## YOUR GOAL
Below are entries. Copy exactly the lines running from the line that holds "Keep writing the" to the line that holds "return make_card(name, corners, material)", with both ends included.
--- AVAILABLE DATA ---
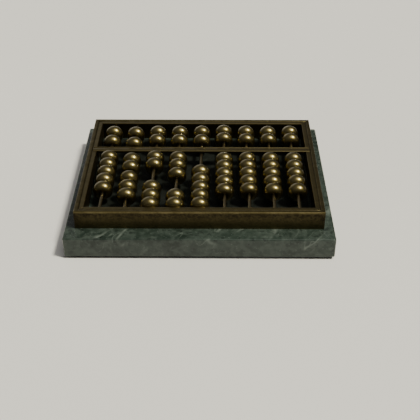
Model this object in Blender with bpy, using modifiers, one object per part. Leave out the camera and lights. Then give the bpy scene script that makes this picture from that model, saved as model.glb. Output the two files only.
---
--- AVAILABLE DATA ---
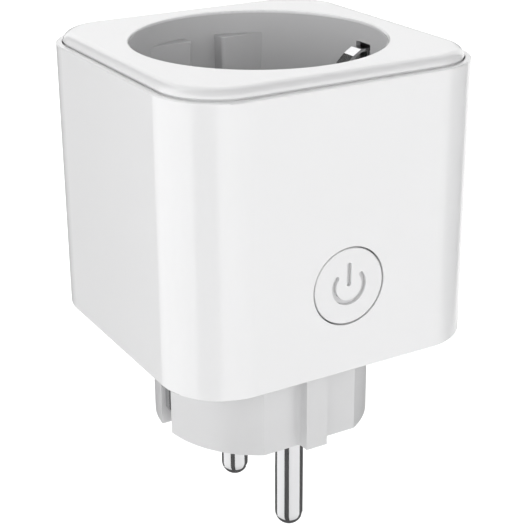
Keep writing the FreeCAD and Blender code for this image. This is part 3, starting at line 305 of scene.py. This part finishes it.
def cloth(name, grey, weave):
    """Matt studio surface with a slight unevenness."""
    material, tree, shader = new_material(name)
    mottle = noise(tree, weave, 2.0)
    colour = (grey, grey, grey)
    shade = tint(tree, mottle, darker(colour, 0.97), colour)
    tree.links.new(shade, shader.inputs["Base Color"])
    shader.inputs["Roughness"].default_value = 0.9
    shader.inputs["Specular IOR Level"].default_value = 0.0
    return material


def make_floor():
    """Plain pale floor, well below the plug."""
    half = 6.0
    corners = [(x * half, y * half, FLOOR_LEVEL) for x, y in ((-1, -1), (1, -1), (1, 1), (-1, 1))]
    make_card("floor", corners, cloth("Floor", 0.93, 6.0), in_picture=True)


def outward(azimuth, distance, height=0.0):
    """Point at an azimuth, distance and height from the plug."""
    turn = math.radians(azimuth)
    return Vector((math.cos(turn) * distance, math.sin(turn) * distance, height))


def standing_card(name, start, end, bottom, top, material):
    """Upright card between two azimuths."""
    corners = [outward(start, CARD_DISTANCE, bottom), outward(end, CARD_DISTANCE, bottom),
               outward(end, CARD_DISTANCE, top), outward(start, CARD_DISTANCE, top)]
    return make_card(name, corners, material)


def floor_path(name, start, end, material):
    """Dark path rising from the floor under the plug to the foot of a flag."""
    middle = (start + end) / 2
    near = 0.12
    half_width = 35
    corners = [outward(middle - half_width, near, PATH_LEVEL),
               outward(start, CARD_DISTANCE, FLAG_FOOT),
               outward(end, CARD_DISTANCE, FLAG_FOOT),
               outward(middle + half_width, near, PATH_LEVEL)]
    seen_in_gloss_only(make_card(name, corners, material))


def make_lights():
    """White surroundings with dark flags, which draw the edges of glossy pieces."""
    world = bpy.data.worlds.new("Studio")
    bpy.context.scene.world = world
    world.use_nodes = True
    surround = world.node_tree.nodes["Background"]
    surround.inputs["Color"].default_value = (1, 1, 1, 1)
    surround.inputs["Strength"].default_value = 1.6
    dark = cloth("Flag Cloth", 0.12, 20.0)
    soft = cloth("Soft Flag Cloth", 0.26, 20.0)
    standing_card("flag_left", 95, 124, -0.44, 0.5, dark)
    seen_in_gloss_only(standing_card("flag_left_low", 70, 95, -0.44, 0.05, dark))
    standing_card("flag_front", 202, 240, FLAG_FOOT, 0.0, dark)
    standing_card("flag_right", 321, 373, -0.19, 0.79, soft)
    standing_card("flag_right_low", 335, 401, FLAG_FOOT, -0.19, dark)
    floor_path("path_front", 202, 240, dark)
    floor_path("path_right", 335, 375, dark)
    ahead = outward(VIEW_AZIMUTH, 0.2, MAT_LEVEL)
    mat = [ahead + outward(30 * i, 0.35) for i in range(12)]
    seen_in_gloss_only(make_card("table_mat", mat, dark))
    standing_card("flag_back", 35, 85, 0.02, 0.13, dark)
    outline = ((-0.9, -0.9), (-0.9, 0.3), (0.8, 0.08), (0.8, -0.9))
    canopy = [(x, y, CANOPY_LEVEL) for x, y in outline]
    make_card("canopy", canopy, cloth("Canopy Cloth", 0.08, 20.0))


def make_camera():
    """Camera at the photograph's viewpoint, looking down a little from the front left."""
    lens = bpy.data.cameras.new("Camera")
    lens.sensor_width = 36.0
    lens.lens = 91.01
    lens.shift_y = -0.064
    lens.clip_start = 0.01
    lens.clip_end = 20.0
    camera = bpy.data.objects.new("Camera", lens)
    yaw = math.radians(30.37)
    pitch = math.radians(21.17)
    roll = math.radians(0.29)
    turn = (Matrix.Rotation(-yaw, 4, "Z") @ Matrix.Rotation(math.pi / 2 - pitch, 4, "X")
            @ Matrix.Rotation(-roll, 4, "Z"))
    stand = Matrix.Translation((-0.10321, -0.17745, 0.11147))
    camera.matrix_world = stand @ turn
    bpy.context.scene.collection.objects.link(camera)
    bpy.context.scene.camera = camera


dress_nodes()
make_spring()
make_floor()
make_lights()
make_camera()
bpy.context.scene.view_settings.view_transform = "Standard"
---
## SOLUTION TO THE EXERCISE
Keep writing the FreeCAD and Blender code for this image. This is part 3, starting at line 305 of scene.py. This part finishes it.
def cloth(name, grey, weave):
    """Matt studio surface with a slight unevenness."""
    material, tree, shader = new_material(name)
    mottle = noise(tree, weave, 2.0)
    colour = (grey, grey, grey)
    shade = tint(tree, mottle, darker(colour, 0.97), colour)
    tree.links.new(shade, shader.inputs["Base Color"])
    shader.inputs["Roughness"].default_value = 0.9
    shader.inputs["Specular IOR Level"].default_value = 0.0
    return material


def make_floor():
    """Plain pale floor, well below the plug."""
    half = 6.0
    corners = [(x * half, y * half, FLOOR_LEVEL) for x, y in ((-1, -1), (1, -1), (1, 1), (-1, 1))]
    make_card("floor", corners, cloth("Floor", 0.93, 6.0), in_picture=True)


def outward(azimuth, distance, height=0.0):
    """Point at an azimuth, distance and height from the plug."""
    turn = math.radians(azimuth)
    return Vector((math.cos(turn) * distance, math.sin(turn) * distance, height))


def standing_card(name, start, end, bottom, top, material):
    """Upright card between two azimuths."""
    corners = [outward(start, CARD_DISTANCE, bottom), outward(end, CARD_DISTANCE, bottom),
               outward(end, CARD_DISTANCE, top), outward(start, CARD_DISTANCE, top)]
    return make_card(name, corners, material)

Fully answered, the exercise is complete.